PROBLEM REQUIREMENTS:
Below are several entries. Transcribe exactly those lines that fall from the one with "Recreate this object" through the one with "guard faces -Y.", end lines included.

STORED RECORDS:
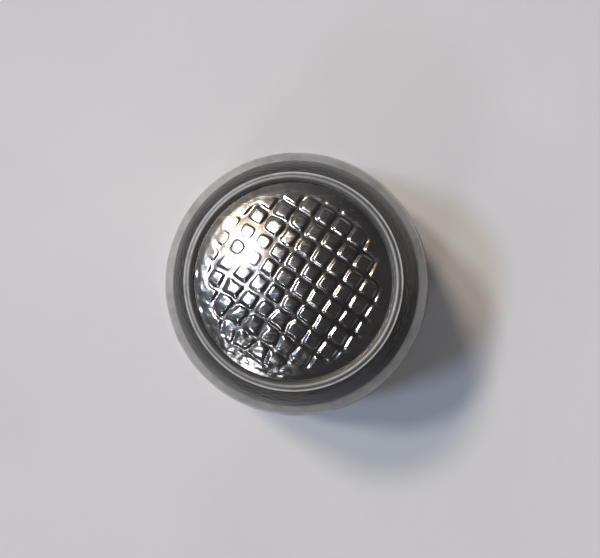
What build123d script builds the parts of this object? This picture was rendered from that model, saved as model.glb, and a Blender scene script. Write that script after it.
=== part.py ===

--

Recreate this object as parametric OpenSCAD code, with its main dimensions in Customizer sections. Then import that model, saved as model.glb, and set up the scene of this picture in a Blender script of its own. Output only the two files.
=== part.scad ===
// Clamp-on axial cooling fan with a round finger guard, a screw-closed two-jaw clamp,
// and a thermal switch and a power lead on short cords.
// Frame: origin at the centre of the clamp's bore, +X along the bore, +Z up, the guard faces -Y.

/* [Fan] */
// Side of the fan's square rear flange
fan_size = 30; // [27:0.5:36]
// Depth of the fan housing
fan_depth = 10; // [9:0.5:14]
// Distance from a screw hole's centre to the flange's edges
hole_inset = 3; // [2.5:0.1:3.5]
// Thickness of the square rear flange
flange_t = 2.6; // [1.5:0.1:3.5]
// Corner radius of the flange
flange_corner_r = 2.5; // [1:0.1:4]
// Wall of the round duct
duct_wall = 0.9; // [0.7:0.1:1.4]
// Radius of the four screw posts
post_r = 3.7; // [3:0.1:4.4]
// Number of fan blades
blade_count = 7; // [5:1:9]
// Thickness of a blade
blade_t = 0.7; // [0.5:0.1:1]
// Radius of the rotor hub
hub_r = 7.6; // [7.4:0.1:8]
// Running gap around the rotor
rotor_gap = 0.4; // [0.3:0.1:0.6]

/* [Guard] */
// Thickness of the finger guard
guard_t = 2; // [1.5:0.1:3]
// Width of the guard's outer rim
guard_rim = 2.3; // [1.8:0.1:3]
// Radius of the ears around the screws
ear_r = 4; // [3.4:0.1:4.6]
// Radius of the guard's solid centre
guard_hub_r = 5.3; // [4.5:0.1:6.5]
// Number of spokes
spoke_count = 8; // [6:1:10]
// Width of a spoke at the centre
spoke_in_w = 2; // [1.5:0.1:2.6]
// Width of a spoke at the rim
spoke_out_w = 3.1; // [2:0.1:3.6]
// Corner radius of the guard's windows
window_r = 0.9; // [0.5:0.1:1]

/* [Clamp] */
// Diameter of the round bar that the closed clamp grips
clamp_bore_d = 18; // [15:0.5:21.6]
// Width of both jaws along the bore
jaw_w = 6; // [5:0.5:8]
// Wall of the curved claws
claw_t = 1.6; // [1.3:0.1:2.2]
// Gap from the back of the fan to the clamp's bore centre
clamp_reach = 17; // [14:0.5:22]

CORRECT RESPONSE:
Recreate this object as parametric OpenSCAD code, with its main dimensions in Customizer sections. Then import that model, saved as model.glb, and set up the scene of this picture in a Blender script of its own. Output only the two files.
=== part.scad ===
// Clamp-on axial cooling fan with a round finger guard, a screw-closed two-jaw clamp,
// and a thermal switch and a power lead on short cords.
// Frame: origin at the centre of the clamp's bore, +X along the bore, +Z up, the guard faces -Y.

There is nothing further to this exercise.